In a city of 5,500 temples and hundreds of thousands of pilgrims, Seva Kunj is the quiet room. Find it. Sit in it. Let it do its work.
Govardhan: The Sacred Hill
No Vrindavan trip is complete without Govardhan — the sacred hill 26 kilometers away that Krishna, according to the Bhagavata Purana, lifted with one finger to protect the villagers from the wrath of Indra.
Devotees come year-round for the parikrama — a 21-kilometer circumambulation that can be done on foot, by car, or on a Royal Enfield. The route passes Radha Kund and Shyama Kund, two sacred ponds with a particularly powerful atmosphere for meditation.
Practical Guide: Getting There and Surviving There
Getting there: By car from Delhi, the drive takes approximately three hours via the Yamuna Expressway.
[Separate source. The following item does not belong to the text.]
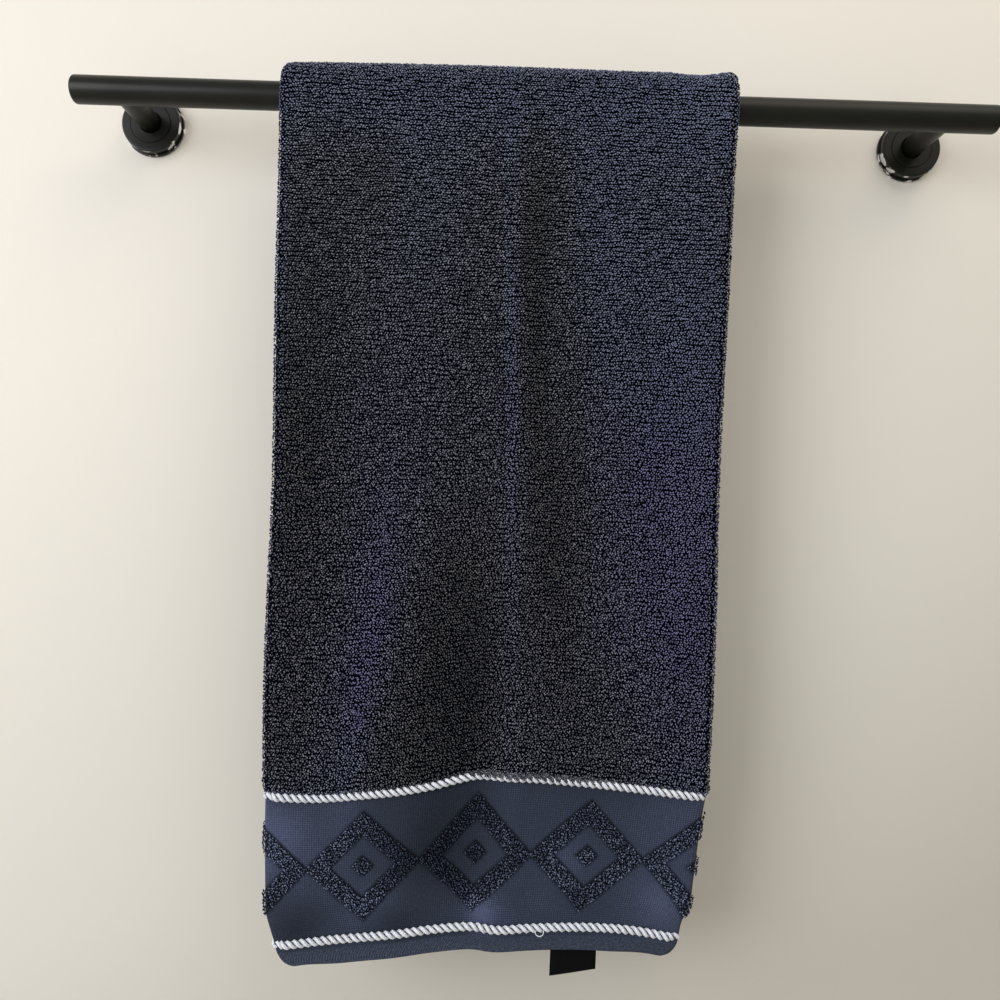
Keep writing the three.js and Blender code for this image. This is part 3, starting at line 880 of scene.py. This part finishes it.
def rowWander(drop, around):
    # rows wander up and down, with no repeat that the eye can find
    short = np.sin(around / 3.6 + 2.1 * np.sin(drop / 6))
    return short + np.sin(around / 6.5 + drop / 9 + 1.3 * np.sin(drop / 4))


def pileRows(start, end, make):
    # rows stand closer lower down the front; each one holds one or two strands
    row, places = start, []
    while row < end:
        low = float(lowShare(row, make["looseLevels"]))
        pitch = make["rowPitch"] + (make["lowRowPitch"] - make["rowPitch"]) * low
        places += [row + i * make["strandGap"] * pitch for i in range(make["strands"])]
        row += pitch
    return np.array(places)


def plantPile(name, rows, arounds, ends, side=1, seed=1, keep=None, make=pile):
    # loops over a stretch of cloth; side 1 is the outer face and -1 the inner
    draw = np.random.default_rng(seed)
    columns = np.arange(arounds[0], arounds[1], make["pitch"])
    drop, around = np.meshgrid(rows, columns, indexing="ij")
    loose = make["jitter"] + (make["looseJitter"] - make["jitter"]) * lowShare(drop, make["looseLevels"])
    around = around + (draw.random(around.shape) - 0.5) * 2 * loose * make["pitch"]
    around = around + make["pitch"] / 2 * (np.arange(len(rows)) % 2)[:, None]
    wander = rowWander(drop, around) * make["rowWave"] / 2
    spacing = make["rowPitch"] / make["strands"]
    drop = drop + wander + (draw.random(drop.shape) - 0.5) * 2 * loose * spacing
    drop, around = drop.ravel(), around.ravel()
    lane = laneAt(around)
    lip = lipShare(drop, lane) * (drop > crownTop)
    inside = (around > arounds[0]) & (around < arounds[1])
    inside &= (drop > ends[0]) & (drop < ends[1] + make["overhang"] * lip)
    if keep is not None:
        inside &= keep(drop, around)
    drop, lane, lip = drop[inside], lane[inside], lip[inside]
    outward, weft = clothFrame(drop, lane)
    standOff = make["standOff"] + (draw.random(drop.shape) - 0.5) * 2 * make["depthSpread"]
    standOff = standOff + make["lip"] * lip * lowShare(drop, make["lipLevels"])
    points = clothPoint(drop, lane, side * standOff)
    # a single strand lies straight down the cloth, and a double one turns to it
    down = lowShare(drop, make["layLevels"])[:, None] if make["strands"] > 1 else 1
    lay = unit(weft * (1 - down) + np.cross(outward, weft) * down)
    lengths = 1 - make["lowTrim"] * lowShare(drop, make["trimLevels"])
    # painted light and shade of the folds, with loops on end painted lighter
    paintedTones = paintedLightTone(drop, lane) + make["endPaintedLight"] * (1 - lengths)
    bed = carrierMesh(points, {"outward": outward * side, "lay": lay, "tone": paintedTones, "lengthShare": lengths})
    print(name + ":", len(points), "loops")
    return layLoops(name, bed, make, seed)


def plantParts(names, span, arounds, make=pile, seed=1):
    # a long stretch of pile in several pieces, each with its share of the rows
    rows = np.array_split(pileRows(span[0], span[1] + make["overhang"], make), len(names))
    return [plantPile(name, part, arounds, span, seed=seed + i, make=make)
            for i, (name, part) in enumerate(zip(names, rows))]


overFold = 24               # pile reaches this far round each fold onto the turned-in side
leftFold, rightFold = aroundAt(1), aroundAt(4)
panel = (leftFold - overFold, rightFold + overFold)
sideClear = clothMake["sideHemWidth"] + 1.2
crownTop = rearLength + crownLength / 2
pileMeets = rearLength + crownLength * 0.15    # the closer pile of the front begins behind the bar
frontSpan = (pileMeets, frontDrop(towel["terryEnd"] - 2.2))
rearSpan = (towel["hemHeight"] + 2.6, pileMeets)
# the turned-in sides and the inner face carry pile from a little above the rear hem's level, where they show
turnedSpan = (frontDrop(-470), frontSpan[1])
insideSpan = (frontDrop(-490), frontSpan[1])
insideArounds = [aroundAt(laneAcross(across)) for across in (-110, 55)]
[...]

By train, the nearest major station is Mathura Junction, about 17 kilometers from Vrindavan.
Accommodation: During Kartik, Holi, and Janmashtami, book weeks or months ahead. Options range from the ISKCON guesthouse to Airbnb apartments and increasingly upscale hotels.
Food: Entirely vegetarian. ISKCON's Govindas Restaurant serves excellent multi-cuisine vegetarian food. Street food is abundant: lassi, jal jeera, the famous Mathura pedas.
What to know: The local monkeys are fearless and very interested in your belongings. Hide your food and keep a tight grip on glasses and phone. Dress modestly. Photography is restricted or prohibited inside most temples.
Best time: October through February. Kartik (October–November) is the spiritual sweet spot. Summer temperatures regularly exceed 45 °C.
What Vrindavan Teaches You
Every time I leave, I carry the same feeling: that something has opened that had been closed. A door, a window, a valve in the chest I hadn't realized was shut.
I think it's the greetings. "Radhe Radhe." "Hare Krishna." Thousands of times a day, from thousands of people — each one a small reminder that in this corner of the world, the default assumption is that everyone you meet is walking toward something sacred.
Vrindavan did its thing again. It opened the heart as only holy places can. Go. And when the parrot appears at your window, know that you're in the right place.